Answer
$x=\dfrac{e^2}{8}$
Work Step by Step
Recall:
(1) $n\cdot \ln{a}=\ln{a^n}$
(2) $\ln{a}+\ln{b} = \ln{(ab)}$
Use rule (1) above to obtain:
\begin{align*}
\ln{x^2}+\ln{4^3}&=4\\
\ln{x^2}+\ln{64}&=4\\
\end{align*}
Use rule (2) above to obtain:
\begin{align*}
\ln{\left(x^2\cdot 64\right)}&=4\\
\ln{\left(64x^2\right)}&=4\\
\end{align*}
Recall:
$\ln{x}=a \longleftrightarrow e^a=x$
Hence,
\begin{align*}
\ln{(64x^2)}=4 &\longrightarrow 64x^2=e^4\\\\
x^2=\frac{e^4}{64}\\\\
x&=\pm\sqrt{\frac{e^4}{64}}\\\\
x&=\pm\frac{e^2}{8}
\end{align*}
However, since $x$ in $\ln{x}$ must be non-negative, $x \ne -\frac{e^2}{8}$.
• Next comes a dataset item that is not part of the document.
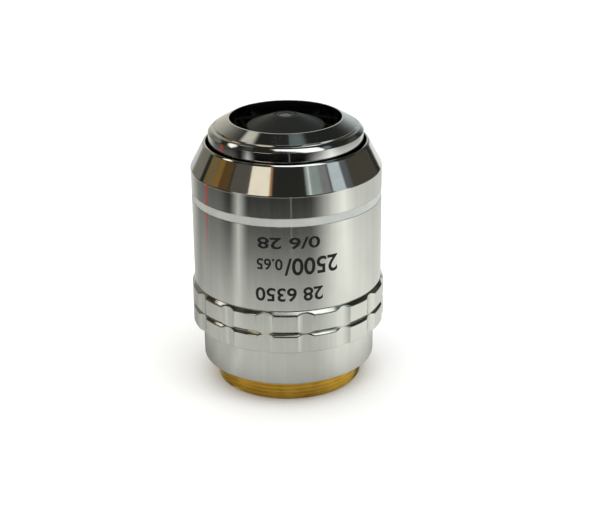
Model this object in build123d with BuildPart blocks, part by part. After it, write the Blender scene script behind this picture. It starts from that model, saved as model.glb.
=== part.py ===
from build123d import *
from math import sqrt
import os

# Microscope objective for reflected light, with a sprung front. Millimetres.
# z = 0 is the shoulder that seats on the nosepiece, and +Z runs to the front lens.
# Two bodies: the housing, and the nose that slides in it. Radii are chained outwards and
# inwards from the mounting thread, and heights are stacked from the shoulder.

# Fits
screw_gap = 0.03          # radial gap of pieces that are screwed or pressed together
running_gap = 0.04        # radial gap of the nose tube in its guide
cement = 0.02             # layer between cemented glasses, and round a filled band

# Mounting ring and lower sleeve
thread_r = 13.0           # 26 mm mounting thread, drawn at its major diameter
thread_length = 4.2
thread_chamfer = 0.3
relief_depth = 0.45       # groove that the thread runs out in, in a recess of the shoulder
relief_height = 0.3
recess_width = 0.9
mount_wall = 1.3
mount_flange_height = 3.4
mount_seat_depth = 2.6    # depth of the recess that the guide spider drops into
mount_seat_step = 1.0
shoulder_width = 2.3
sleeve_height = 6.85
sleeve_wall = 0.9
sleeve_lip = 1.2
edge_break = 0.15

# Fluted grip ring
grip_overhang = 1.8
grip_wall = 4.0
lower_row_height = 3.0
row_groove_width = 1.0
row_groove_depth = 0.45
row_groove_root = 0.4     # height of the groove's root above its lower edge
upper_row_height = 2.9
neck_height = 0.7
neck_depth = 0.75
spigot_length = 3.0
spigot_wall = 1.3
flute_count = 15
flute_depth = 0.4
flute_cutter_r = 3.1
flute_angle = -79.5       # azimuth of one flute, in degrees from +X

# Outer barrel, its colour band and the nose cone
barrel_setback = 0.5
barrel_length = 20.45
barrel_wall = 1.4
band_drop = 3.7           # from the top of the barrel down to the band
band_width = 1.45
band_depth = 0.25
band_recess = 0.04
cone_overhang = 0.2       # before the foot is rounded
cone_edge = 0.25          # radius of the rounded foot
cone_height = 4.8
cone_lip_height = 0.25
cone_lip_wall = 0.48
cone_lip_bevel = 0.25

# Front collar
collar_setback = 3.15
collar_gap = 0.5
collar_rise = 1.75
collar_chamfer = 0.57
rim_land = 0.38           # sloping land inside the chamfer
rim_land_rise = 0.18
rim_groove = 0.25         # fine groove between that land and the foot of the bevel
rim_groove_depth = 0.1
bevel_step = 0.28         # from the land's inner edge up to the foot of the bevel
bevel_height = 1.25
lip_land = 0.23
front_gap = 2.92          # width of the ring of light round the black dome
collar_wall = 1.6
skirt_depth = 4.0
mirror_drop = 1.35        # from the collar's shoulder down to the ledge over the mirror
mirror_top_cover = 0.3
mirror_foot_wall = 0.7
mirror_bow = 0.25

# Nose tube, its slide and its spring
light_channel = 2.0
hub_wall = 1.0
guide_wall = 1.0
tube_wall = 1.56
tube_step = 0.66
travel = 2.2
nose_clearance = 1.0
stop_ring_height = 2.5
stop_ring_step = 0.5
stop_gap = 0.02
stop_bore_gap = 0.1
rear_lip = 1.0
rear_lip_width = 2.1
wire_r = 0.4
spring_margin = 0.3
spring_turns = 5
guide_screw_r = 0.8
guide_screw_drop = 8.0
guide_screw_tip = 0.45
guide_slot_depth = 0.7
guide_slot_gap = 0.05
guide_slot_end = 0.25

# Spiders, rings and spanner slots
web_count = 3
web_width = 1.4
web_angle = 90            # azimuth of one web, in degrees from +X
spider_height = 1.9
hub_height = 3.0
lock_ring_height = 1.4
lock_ring_wall = 1.4
spring_seat_height = 1.5
spring_seat_wall = 2.1
nose_spider_height = 3.2
nose_spider_wall = 0.9
nose_hub_wall = 1.2
slot_width = 1.0
slot_depth = 0.5

# Front cell and its two lenses
front_seat_rise = 2.3     # from the foot of the cone up to the front cell's seat
front_cell_step = 0.2
front_spigot = 2.5
front_spigot_wall = 1.2
dome_rise = 1.8
dome_edge_radius = 0.3
dome_drop = 1.45          # from the collar's lip down to the edge of the front cell
nose_flat_r = 2.15        # flat at the top of the dome, with a ring turned in it
nose_groove_outer_r = 1.98
nose_groove_inner_r = 1.72
nose_groove_depth = 0.15
window_r = 1.0
window_depth = 0.3
front_lens_r = 1.5
front_lens_inset = 0.08
front_lens_height = 2.3
meniscus_r = 3.4
meniscus_edge = 0.8
meniscus_drop = 3.7       # from the front face down to the meniscus lens's seat
meniscus_front_sag = -0.5
meniscus_rear_sag = -1.3
meniscus_ring_height = 1.2
chamber_wall = 0.9

# Lens groups in the nose tube, from the front to the rear. Each has the wall outside the
# glass, the lip behind it, how far the cell stands above the rim of its front glass, the
# thickness of each glass at its edge, and the sag of each surface: a positive sag bulges
# towards the front.
lens_rim = 0.4
lip_clearance = 0.05
doublet_wall = 2.1
doublet_lip = 0.8
doublet_rise = 0.7
doublet_crown_edge = 0.8
doublet_flint_edge = 2.2
doublet_front_sag = 0.9
doublet_cement_sag = -1.1
doublet_rear_sag = 0.3
triplet_wall = 1.4
triplet_lip = 0.7
triplet_rise = 0.7
triplet_front_edge = 0.7
triplet_middle_edge = 3.2
triplet_rear_edge = 0.7
triplet_front_sag = 1.1
triplet_upper_cement_sag = -1.3
triplet_lower_cement_sag = 1.2
triplet_rear_sag = -0.8
second_doublet_wall = 1.4
second_doublet_lip = 0.8
second_doublet_rise = 1.4
second_crown_edge = 0.8
second_flint_edge = 1.8
second_front_sag = 0.8
second_cement_sag = -0.9
second_rear_sag = 0.2
stop_thickness = 0.4
stop_width = 2.47         # from the outside of the aperture stop in to its hole
spacer_length = 3.2
spacer_wall = 1.0
rear_wall = 1.8
rear_cell_lip = 0.6
rear_rise = 0.1
rear_flint_edge = 2.0
rear_crown_edge = 0.9
rear_front_sag = -0.7
rear_cement_sag = 0.6
rear_back_sag = 0.2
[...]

Thus, the solution is $x=\dfrac{e^2}{8}$.
Check:
\begin{align*}
2\ln{\left(\frac{e^2}{8}\right)} + 3\ln{4}&=4\\\\
\ln{\left(\left[\frac{e^2}{8}\right]^2\right)}+\ln{4^3}&=4\\\\
\ln{\left(\frac{e^4}{64}\right)}+\ln{64}&=4\\\\
\ln{\left(\frac{e^4}{64} \cdot 64\right)}&=4\\\\
\ln{e^4}&=4\\\\
4&=4
\end{align*}